The works

Saturday, February 6, 2010

Serres somesing strange

Reading Michel Serres has been a lot like trying to read an arrangement for an orchestra. The notes are all there, and I know what they all mean (that is, I know what a single note represents, much as I understand what a single word means), but it is near impossible trying to imagine them all coinciding at the same time being played by the respective instruments. Likewise, Serres draws up a variety of diagrams, often introducing the next one before I have fully grasped the previous, and he continually refers back to obscure references of fables I'm not familiar with. To top it off, he seems to write in a style that I would equate with a genius 10 year old who was dictating to a computer of his own invention.
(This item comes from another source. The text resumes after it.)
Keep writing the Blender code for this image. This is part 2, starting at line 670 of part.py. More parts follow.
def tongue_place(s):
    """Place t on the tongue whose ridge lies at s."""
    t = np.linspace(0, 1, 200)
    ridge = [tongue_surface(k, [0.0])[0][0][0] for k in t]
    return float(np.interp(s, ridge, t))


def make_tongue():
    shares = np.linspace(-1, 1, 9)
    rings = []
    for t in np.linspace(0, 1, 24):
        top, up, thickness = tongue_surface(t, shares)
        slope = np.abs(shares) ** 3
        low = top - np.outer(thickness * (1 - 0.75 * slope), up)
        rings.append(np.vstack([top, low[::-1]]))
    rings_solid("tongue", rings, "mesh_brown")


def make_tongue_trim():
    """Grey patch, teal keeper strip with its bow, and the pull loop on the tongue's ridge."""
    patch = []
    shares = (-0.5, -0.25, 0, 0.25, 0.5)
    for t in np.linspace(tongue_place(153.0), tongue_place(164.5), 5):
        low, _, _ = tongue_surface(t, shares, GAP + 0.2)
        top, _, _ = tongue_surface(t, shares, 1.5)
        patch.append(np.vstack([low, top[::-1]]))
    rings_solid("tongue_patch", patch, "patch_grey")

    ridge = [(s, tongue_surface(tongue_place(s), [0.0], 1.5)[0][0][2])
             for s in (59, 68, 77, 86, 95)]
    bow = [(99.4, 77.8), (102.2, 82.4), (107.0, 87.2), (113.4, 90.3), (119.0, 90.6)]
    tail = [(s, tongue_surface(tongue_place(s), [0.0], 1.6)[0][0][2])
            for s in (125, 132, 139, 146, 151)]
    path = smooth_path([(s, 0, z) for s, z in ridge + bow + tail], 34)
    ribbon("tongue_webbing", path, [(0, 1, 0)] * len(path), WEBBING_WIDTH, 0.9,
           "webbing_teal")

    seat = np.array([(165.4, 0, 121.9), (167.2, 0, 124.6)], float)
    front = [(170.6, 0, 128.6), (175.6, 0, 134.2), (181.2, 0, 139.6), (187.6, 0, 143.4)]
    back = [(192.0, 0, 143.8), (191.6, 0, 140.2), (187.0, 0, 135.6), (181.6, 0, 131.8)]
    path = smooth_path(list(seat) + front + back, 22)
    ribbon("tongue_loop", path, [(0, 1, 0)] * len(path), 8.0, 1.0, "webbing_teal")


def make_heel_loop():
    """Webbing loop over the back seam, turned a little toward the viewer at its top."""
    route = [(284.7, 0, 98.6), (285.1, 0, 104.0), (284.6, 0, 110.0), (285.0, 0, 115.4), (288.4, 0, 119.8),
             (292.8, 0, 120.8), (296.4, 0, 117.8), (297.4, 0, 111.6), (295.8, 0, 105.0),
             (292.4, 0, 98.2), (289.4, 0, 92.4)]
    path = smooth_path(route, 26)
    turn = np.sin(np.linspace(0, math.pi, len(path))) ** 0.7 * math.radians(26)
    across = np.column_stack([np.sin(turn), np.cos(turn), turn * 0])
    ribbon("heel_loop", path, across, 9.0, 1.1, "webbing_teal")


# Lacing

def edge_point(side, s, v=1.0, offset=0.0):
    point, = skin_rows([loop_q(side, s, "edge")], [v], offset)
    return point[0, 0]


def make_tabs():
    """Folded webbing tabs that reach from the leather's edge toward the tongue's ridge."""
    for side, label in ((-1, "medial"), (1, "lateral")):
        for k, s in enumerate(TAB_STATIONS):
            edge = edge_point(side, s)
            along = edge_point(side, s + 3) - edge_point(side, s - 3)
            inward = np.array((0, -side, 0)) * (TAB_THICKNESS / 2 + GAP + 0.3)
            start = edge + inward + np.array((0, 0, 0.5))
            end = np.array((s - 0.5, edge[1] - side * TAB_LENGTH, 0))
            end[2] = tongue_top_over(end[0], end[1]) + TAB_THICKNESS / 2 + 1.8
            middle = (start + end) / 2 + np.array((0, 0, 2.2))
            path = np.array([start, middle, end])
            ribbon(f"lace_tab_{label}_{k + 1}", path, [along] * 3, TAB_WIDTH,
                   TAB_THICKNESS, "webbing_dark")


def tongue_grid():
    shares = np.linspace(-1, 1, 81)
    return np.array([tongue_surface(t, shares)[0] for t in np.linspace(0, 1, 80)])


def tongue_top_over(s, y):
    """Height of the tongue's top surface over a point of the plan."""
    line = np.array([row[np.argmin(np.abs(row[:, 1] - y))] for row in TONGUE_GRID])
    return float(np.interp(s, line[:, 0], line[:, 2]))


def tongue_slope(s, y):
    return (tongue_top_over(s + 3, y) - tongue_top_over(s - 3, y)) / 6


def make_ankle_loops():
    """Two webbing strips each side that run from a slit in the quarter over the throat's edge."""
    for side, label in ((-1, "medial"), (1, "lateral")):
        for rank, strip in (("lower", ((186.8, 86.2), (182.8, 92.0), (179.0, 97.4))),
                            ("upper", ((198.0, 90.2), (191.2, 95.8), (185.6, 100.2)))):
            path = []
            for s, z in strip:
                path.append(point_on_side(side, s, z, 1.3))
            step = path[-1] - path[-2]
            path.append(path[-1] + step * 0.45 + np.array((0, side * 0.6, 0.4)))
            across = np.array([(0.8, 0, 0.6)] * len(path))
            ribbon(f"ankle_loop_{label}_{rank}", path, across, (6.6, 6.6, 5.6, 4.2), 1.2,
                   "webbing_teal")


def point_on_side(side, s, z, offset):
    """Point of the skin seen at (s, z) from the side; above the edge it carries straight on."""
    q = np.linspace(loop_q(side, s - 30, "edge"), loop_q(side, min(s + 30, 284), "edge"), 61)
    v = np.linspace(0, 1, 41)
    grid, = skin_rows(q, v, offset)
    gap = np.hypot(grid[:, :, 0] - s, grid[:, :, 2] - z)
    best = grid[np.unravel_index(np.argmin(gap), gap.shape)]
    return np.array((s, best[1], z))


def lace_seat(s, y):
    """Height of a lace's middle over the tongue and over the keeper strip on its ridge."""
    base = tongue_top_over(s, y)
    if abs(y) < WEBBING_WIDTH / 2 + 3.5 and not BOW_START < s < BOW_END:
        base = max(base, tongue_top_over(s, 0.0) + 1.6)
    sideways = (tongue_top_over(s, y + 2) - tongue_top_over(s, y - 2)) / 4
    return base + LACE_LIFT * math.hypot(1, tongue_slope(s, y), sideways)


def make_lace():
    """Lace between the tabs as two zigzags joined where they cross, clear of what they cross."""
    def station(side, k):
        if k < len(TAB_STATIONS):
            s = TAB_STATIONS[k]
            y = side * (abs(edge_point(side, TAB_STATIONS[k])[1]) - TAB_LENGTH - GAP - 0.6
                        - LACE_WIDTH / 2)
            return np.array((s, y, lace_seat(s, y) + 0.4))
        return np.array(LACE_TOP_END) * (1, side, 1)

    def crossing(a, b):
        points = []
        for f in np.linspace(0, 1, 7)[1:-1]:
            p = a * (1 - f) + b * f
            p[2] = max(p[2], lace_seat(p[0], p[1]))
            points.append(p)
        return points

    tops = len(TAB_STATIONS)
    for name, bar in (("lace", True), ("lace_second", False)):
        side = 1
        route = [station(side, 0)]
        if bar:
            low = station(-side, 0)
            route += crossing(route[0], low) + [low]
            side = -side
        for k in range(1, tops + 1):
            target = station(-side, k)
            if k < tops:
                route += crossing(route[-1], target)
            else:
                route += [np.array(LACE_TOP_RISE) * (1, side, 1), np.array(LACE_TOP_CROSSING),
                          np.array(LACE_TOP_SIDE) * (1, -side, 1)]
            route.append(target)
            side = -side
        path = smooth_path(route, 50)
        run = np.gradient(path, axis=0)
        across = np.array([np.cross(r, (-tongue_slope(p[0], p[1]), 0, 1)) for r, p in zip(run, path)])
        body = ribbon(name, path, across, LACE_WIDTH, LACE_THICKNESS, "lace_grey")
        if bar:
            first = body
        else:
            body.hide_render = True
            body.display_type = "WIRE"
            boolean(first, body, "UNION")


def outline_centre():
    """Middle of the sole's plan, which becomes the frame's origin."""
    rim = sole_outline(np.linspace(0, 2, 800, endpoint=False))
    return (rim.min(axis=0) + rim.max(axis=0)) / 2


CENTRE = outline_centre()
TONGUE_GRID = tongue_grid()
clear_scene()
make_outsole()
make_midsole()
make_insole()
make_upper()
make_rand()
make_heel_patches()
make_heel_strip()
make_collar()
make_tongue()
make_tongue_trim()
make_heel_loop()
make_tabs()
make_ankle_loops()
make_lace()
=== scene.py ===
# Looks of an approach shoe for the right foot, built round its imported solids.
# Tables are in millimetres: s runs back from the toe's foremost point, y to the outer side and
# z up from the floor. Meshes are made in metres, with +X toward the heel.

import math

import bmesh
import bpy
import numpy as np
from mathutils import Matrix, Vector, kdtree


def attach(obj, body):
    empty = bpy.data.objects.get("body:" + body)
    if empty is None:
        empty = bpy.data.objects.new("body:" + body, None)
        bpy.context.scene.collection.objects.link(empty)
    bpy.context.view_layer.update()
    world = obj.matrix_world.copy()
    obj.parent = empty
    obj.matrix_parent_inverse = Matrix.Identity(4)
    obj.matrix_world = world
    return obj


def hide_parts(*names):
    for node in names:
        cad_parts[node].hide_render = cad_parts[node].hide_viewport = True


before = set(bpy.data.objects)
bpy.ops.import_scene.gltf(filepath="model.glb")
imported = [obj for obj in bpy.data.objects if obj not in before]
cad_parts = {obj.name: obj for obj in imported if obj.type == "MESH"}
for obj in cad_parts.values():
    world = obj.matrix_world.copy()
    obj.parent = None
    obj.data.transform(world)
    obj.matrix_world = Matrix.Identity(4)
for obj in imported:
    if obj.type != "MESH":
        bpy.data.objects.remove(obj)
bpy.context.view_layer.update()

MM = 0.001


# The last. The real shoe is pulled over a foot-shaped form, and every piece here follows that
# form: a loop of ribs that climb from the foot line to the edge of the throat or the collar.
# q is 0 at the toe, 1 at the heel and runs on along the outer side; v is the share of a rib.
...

In other words, I feel that if I wrote like Serres, my essays would be thrown back at me.
However, Serres is well acquainted with the approved styles and organizations of writing, which makes me think, or hope, there is some method to the "madness" of his words. True, this was translated from French, and I've seen it written that his work has been regarded as untranslatable, but I don't feel that this has to do with the awkward and disjointed phrases that I'm perceiving. Many sentences do not have a subject or they do not have an independent clause. What is? His point I wonder.
It is his point that I’m after, not that of the book so much, not that of the ideas that have been printed. It is in him I’m interested in because he does not distance himself from the words. Why go after printed letters, when they just represent sound, which just represent words, which just express ideas, when I can go after the source? ‘I’ is a mainstay, ‘I’ is among the letters, standing tall and directing traffic, though if the goal were to expedite and ensure safety of understanding for the reader, it fails. ‘I’ throws a giant lasso around the pages, so large the reader doesn’t even notice it. A lasso to wrap around the words. “Mine” says the lasso. But the lasso is drawn by a pen, thrown by an ‘I’. Serres. One notices the odd language, the odd syntax. One can’t ignore it. Perhaps more effective than what the words actually mean, than by what examples he actually brings up, Serres expresses in the very way he writes how everything is a part of a parasite relationship. Though instead of a guest/host, he really plays on the reader/writer. The reader is dependant on the words of the writer to be a reader, but the words are an interruption, they don’t seem fruitful, they are essentially the visual representation of noise, of static. The writer can only be fulfilled while he has readers, so he uses his noise, he produces the letters, he captures readers in his lasso. While the reader reads, there is only one ‘I’. Serres.